» Set problem: Every entry must be copied word for word.

» Records for this task:
-- Begin --

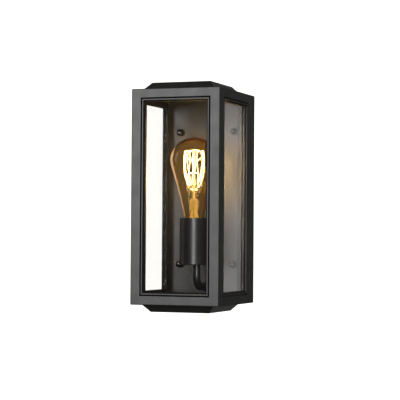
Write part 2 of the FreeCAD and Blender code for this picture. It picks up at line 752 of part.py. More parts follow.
def glass_line(inset):
    """Half outline of the lamp's glass from its crown to its neck, moved in by inset."""
    lean = math.radians(BULB_LEAN)
    centre = FreeCAD.Vector(0, 0, BULB_TOP - BULB_R)
    outward = FreeCAD.Vector(math.cos(lean), 0, -math.sin(lean))
    down = FreeCAD.Vector(-math.sin(lean), 0, -math.cos(lean))
    crown = FreeCAD.Vector(0, 0, BULB_TOP - inset)
    shoulder = centre + outward * (BULB_R - inset)
    half = FreeCAD.Vector(math.sin((math.pi / 2 + lean) / 2), 0, math.cos((math.pi / 2 + lean) / 2))
    drop = centre.z - BULB_R * math.sin(lean) - NECK_Z - WAIST_RISE
    waist = shoulder + down * (drop / math.cos(lean))
    neck = FreeCAD.Vector(NECK_R - inset, 0, NECK_Z)
    foot = FreeCAD.Vector(NECK_R - inset, 0, CAP_SHELL_TOP - GLASS_IN_CAP)
    edges = [
        Part.Arc(crown, centre + half * (BULB_R - inset), shoulder).toShape(),
        Part.makeLine(shoulder, waist),
        tangent_arc(waist, down, neck),
        Part.makeLine(neck, foot),
    ]
    return edges, crown, foot


def bulb_glass():
    outer, outer_crown, outer_foot = glass_line(0)
    inner, inner_crown, inner_foot = glass_line(BULB_WALL)
    ends = [Part.makeLine(outer_crown, inner_crown), Part.makeLine(outer_foot, inner_foot)]
    return turned(outer + inner + ends, 0, LAMP_Y)


def bulb_cap():
    return pipe(CAP_R, CAP_R - CAP_WALL, (0, LAMP_Y, CAP_SHELL_FOOT), (0, LAMP_Y, CAP_SHELL_TOP))


def bulb_cap_insulator():
    width = CAP_R - CAP_WALL
    points = [(0, TIP_TOP), (TIP_R + 1.2, TIP_TOP), (width, CAP_SHELL_FOOT),
              (width, CAP_SHELL_FOOT + 2), (0, CAP_SHELL_FOOT + 2)]
    return turned(outline(points), 0, LAMP_Y)


def bulb_tip():
    points = [(0, BULB_FOOT), (TIP_R - TIP_BEVEL, BULB_FOOT), (TIP_R, BULB_FOOT + TIP_BEVEL),
              (TIP_R, TIP_TOP), (0, TIP_TOP)]
    return turned(outline(points), 0, LAMP_Y)


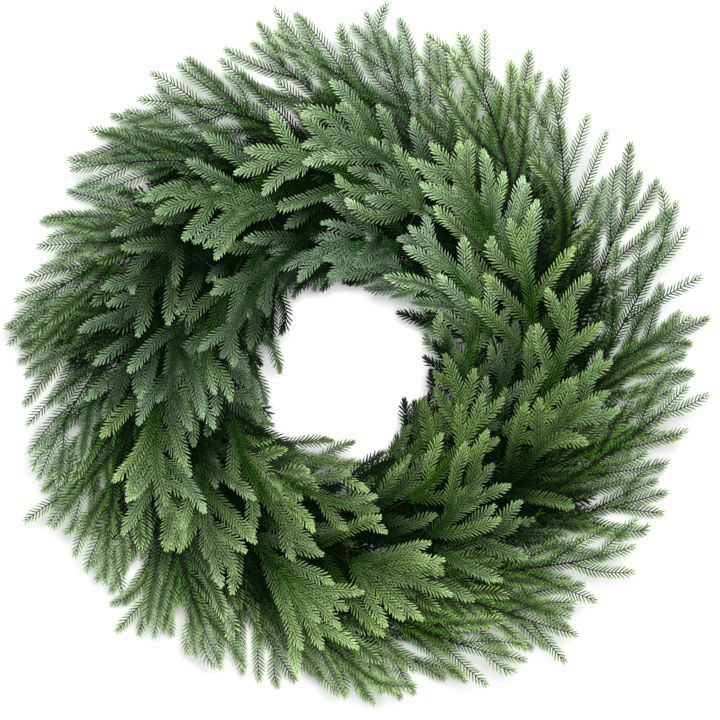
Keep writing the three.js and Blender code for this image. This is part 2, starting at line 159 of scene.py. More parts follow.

-- End --

» Correct response:
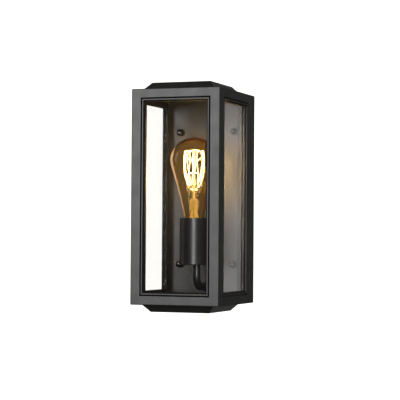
Write part 2 of the FreeCAD and Blender code for this picture. It picks up at line 752 of part.py. More parts follow.
def glass_line(inset):
    """Half outline of the lamp's glass from its crown to its neck, moved in by inset."""
    lean = math.radians(BULB_LEAN)
    centre = FreeCAD.Vector(0, 0, BULB_TOP - BULB_R)
    outward = FreeCAD.Vector(math.cos(lean), 0, -math.sin(lean))
    down = FreeCAD.Vector(-math.sin(lean), 0, -math.cos(lean))
    crown = FreeCAD.Vector(0, 0, BULB_TOP - inset)
    shoulder = centre + outward * (BULB_R - inset)
    half = FreeCAD.Vector(math.sin((math.pi / 2 + lean) / 2), 0, math.cos((math.pi / 2 + lean) / 2))
    drop = centre.z - BULB_R * math.sin(lean) - NECK_Z - WAIST_RISE
    waist = shoulder + down * (drop / math.cos(lean))
    neck = FreeCAD.Vector(NECK_R - inset, 0, NECK_Z)
    foot = FreeCAD.Vector(NECK_R - inset, 0, CAP_SHELL_TOP - GLASS_IN_CAP)
    edges = [
        Part.Arc(crown, centre + half * (BULB_R - inset), shoulder).toShape(),
        Part.makeLine(shoulder, waist),
        tangent_arc(waist, down, neck),
        Part.makeLine(neck, foot),
    ]
    return edges, crown, foot


def bulb_glass():
    outer, outer_crown, outer_foot = glass_line(0)
    inner, inner_crown, inner_foot = glass_line(BULB_WALL)
    ends = [Part.makeLine(outer_crown, inner_crown), Part.makeLine(outer_foot, inner_foot)]
    return turned(outer + inner + ends, 0, LAMP_Y)


def bulb_cap():
    return pipe(CAP_R, CAP_R - CAP_WALL, (0, LAMP_Y, CAP_SHELL_FOOT), (0, LAMP_Y, CAP_SHELL_TOP))


def bulb_cap_insulator():
    width = CAP_R - CAP_WALL
    points = [(0, TIP_TOP), (TIP_R + 1.2, TIP_TOP), (width, CAP_SHELL_FOOT),
              (width, CAP_SHELL_FOOT + 2), (0, CAP_SHELL_FOOT + 2)]
    return turned(outline(points), 0, LAMP_Y)


def bulb_tip():
    points = [(0, BULB_FOOT), (TIP_R - TIP_BEVEL, BULB_FOOT), (TIP_R, BULB_FOOT + TIP_BEVEL),
              (TIP_R, TIP_TOP), (0, TIP_TOP)]
    return turned(outline(points), 0, LAMP_Y)


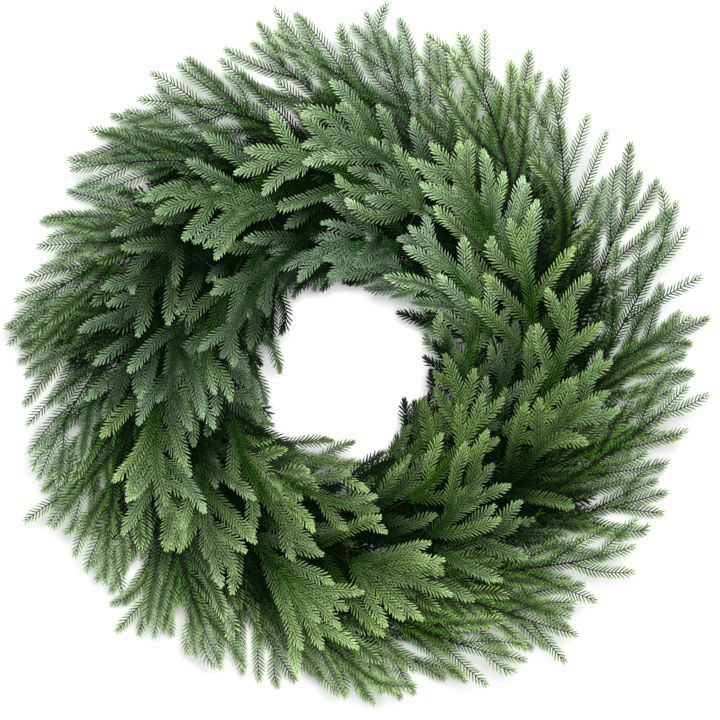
Keep writing the three.js and Blender code for this image. This is part 2, starting at line 159 of scene.py. More parts follow.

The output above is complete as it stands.